Davila found these actions could “deter entry while permitting” WWE to “earn monopoly returns.” At the dismissal stage, he didn’t determine whether the so-called barriers to entry actually exist but rather that MLW sufficiently argued the possibility of their existence.

The decision arrives as WWE is trying to close a $21 billion deal to merge with Endeavor-owned UFC. If it goes through, the Ari Emanuel-led company will control a 51 percent stake in the new sports entertainment firm to be called TKO Group Holdings.

In the dismissal order, Davila also said that WWE’s exclusivity agreements with Fox and NBC rises to a potential violation of antitrust law because they’re considered the “two cable networks with the largest coverage in the United States.”

Findings of antitrust violations are rare in civil and criminal cases. Under antitrust laws, the mere possession of monopoly power isn’t illegal. There must be proof that a defendant engaged in anticompetitive conduct. Not all aggressive business conduct is considered anticompetitive either, even if such conduct forces rivals out of the market.

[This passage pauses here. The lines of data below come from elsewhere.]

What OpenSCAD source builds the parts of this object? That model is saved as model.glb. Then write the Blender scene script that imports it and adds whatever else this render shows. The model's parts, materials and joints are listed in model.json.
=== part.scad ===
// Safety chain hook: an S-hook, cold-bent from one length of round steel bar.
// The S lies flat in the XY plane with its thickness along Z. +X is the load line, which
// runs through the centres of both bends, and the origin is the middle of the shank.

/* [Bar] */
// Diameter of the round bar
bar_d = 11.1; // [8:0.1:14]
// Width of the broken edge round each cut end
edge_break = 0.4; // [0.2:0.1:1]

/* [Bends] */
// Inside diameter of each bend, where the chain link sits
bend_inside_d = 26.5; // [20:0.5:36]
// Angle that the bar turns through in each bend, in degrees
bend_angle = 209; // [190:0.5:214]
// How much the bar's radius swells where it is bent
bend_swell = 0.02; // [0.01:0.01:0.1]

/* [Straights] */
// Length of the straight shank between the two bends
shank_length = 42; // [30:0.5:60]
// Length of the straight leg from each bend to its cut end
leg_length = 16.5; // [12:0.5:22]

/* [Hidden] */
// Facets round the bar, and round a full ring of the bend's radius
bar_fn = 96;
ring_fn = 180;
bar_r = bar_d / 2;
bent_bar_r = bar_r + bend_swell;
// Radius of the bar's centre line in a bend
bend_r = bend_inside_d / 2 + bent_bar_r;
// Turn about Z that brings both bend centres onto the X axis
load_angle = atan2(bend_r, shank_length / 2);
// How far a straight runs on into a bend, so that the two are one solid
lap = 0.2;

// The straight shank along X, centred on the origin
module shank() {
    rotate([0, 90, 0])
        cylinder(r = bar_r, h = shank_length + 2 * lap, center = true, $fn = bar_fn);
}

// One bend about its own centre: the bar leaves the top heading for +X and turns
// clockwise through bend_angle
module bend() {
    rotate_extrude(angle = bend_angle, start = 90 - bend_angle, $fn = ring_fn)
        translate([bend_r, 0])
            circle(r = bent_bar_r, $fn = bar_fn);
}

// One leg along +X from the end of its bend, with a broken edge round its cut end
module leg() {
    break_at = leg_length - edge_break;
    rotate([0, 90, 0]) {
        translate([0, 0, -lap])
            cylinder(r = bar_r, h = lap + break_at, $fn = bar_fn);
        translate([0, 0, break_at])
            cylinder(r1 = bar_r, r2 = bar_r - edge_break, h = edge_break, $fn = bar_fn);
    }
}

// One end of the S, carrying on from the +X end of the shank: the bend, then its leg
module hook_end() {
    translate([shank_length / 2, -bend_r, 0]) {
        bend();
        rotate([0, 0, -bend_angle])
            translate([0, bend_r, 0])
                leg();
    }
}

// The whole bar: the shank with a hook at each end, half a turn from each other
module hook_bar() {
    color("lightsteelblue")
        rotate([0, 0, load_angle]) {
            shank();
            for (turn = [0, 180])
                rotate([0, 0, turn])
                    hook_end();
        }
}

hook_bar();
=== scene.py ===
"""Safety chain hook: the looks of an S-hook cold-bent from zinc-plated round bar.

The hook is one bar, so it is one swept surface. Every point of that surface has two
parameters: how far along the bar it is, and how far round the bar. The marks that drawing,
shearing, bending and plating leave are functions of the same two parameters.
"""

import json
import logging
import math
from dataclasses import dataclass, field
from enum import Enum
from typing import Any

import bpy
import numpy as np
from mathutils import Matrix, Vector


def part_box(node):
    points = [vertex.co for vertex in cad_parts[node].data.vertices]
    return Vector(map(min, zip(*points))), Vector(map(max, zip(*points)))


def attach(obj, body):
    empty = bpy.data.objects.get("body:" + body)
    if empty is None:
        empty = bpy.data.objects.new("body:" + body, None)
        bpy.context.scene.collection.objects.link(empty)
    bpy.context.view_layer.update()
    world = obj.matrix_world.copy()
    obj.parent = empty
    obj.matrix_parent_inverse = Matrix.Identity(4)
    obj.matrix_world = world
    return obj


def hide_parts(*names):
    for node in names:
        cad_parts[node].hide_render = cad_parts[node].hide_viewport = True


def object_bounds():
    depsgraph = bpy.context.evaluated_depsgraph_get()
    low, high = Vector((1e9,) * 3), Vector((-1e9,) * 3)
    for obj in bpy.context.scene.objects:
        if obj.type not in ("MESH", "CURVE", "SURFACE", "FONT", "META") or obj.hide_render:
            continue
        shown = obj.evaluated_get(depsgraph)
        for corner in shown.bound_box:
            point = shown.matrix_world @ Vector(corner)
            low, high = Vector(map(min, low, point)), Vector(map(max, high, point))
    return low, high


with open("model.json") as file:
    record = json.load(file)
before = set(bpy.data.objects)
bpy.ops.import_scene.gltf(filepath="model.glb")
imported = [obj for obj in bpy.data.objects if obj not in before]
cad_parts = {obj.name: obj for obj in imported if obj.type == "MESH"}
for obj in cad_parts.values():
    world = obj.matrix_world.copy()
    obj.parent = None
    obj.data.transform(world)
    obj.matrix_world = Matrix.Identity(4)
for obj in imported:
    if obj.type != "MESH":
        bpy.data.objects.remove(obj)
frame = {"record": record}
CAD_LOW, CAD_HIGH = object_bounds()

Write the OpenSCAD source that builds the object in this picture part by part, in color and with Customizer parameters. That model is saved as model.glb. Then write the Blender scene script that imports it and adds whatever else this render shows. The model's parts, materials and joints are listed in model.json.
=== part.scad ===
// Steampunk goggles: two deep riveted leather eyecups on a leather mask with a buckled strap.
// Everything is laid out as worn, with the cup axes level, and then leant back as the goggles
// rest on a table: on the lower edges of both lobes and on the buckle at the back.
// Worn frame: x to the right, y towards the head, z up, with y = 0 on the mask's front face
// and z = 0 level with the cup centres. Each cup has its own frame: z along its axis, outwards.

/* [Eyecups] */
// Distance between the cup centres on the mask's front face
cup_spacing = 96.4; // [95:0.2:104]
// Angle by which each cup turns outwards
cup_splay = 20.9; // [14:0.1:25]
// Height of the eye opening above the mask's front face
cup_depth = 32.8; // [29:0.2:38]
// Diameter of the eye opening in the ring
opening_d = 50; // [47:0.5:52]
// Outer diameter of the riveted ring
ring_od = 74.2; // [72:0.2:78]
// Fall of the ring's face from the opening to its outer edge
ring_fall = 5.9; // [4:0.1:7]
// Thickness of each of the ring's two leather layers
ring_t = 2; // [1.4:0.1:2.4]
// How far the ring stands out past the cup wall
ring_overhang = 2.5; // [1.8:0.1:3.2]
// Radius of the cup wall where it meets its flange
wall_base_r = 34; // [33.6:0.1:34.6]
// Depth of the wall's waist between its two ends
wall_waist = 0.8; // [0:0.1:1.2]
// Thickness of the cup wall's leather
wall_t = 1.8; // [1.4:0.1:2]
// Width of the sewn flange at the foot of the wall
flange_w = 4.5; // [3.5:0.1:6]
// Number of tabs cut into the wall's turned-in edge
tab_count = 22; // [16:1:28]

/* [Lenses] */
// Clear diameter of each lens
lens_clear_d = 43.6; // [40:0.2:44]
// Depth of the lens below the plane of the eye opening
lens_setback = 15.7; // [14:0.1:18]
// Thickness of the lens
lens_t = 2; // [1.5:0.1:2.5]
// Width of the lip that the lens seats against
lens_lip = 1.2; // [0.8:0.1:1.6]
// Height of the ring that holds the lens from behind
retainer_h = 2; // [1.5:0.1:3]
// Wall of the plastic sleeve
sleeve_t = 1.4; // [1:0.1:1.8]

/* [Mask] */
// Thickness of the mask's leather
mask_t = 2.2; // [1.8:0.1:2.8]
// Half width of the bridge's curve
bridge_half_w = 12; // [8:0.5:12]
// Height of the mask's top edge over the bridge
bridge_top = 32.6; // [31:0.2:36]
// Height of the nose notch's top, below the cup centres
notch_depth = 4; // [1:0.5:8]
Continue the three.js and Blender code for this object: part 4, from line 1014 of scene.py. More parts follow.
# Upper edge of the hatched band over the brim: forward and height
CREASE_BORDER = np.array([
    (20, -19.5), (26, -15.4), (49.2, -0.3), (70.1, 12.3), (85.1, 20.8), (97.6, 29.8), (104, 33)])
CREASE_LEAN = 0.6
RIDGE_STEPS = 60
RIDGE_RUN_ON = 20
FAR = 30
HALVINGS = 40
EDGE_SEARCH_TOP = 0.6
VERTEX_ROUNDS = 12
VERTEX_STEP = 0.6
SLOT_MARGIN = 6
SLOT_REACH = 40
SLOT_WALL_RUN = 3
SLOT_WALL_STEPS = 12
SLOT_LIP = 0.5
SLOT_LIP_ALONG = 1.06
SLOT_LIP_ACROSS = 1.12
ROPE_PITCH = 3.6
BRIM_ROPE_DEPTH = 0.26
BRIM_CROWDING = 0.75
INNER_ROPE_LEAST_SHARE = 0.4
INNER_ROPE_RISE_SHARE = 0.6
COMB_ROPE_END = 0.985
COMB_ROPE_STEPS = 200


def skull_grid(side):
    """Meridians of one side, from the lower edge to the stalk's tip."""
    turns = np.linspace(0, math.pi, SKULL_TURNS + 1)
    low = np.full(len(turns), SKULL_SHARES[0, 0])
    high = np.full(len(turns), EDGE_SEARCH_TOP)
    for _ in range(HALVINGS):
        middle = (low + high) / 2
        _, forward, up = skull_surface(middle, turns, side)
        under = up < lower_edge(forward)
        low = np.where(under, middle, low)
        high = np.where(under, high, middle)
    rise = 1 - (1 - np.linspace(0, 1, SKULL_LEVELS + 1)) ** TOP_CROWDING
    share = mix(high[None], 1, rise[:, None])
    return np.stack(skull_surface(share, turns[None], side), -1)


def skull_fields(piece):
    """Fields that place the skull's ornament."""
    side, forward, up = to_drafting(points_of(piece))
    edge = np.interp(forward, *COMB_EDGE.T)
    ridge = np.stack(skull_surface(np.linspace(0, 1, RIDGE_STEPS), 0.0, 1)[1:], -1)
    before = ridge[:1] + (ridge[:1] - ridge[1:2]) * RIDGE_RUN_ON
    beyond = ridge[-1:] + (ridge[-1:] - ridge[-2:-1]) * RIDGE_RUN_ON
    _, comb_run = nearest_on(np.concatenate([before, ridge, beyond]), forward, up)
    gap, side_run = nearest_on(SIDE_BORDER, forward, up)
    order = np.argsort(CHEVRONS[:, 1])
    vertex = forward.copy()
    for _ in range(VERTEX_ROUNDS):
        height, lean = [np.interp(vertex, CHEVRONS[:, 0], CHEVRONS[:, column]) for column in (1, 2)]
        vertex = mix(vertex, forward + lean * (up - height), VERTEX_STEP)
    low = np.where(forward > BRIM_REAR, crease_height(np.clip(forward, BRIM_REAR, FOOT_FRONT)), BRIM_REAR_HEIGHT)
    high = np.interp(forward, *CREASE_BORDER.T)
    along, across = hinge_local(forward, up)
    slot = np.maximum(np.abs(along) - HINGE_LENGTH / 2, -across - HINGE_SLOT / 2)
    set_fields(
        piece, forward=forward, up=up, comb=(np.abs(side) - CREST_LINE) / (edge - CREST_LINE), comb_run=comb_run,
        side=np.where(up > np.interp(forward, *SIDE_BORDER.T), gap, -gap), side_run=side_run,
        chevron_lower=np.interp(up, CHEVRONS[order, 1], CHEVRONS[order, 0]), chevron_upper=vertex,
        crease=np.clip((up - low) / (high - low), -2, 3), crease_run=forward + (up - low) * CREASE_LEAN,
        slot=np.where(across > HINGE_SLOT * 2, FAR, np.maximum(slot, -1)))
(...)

In the Federal Trade Commission’s antitrust suit against Qualcomm, a federal appeals court concluded that the chipmaker’s actions at the center of the suit were simply a “profit-maximizing policy.” Courts have generally found violations of antitrust law in circumstances where deals have a substantial effect in preventing rivals from entering the market, which Davila said there could be in MLW’s suit against WWE.

In the complaint, MLW also claimed that it entered into a lucrative agreement with Tubi in 2021 that was killed when a WWE executive pushed Fox to terminate the deal by threatening to pull popular programs. Tubi is owned by Fox, which airs WWE Smackdown.

Additionally, MLW accused WWE of interfering with prospective deals it had with Vice TV. WWE senior vp Susan Levison allegedly “warned VICE to stop airing MLW programs, saying that Vince McMahon was ‘pissed’ that VICE was airing MLW content and wanted VICE to stop doing so.”

WWE didn’t respond to a request for comment.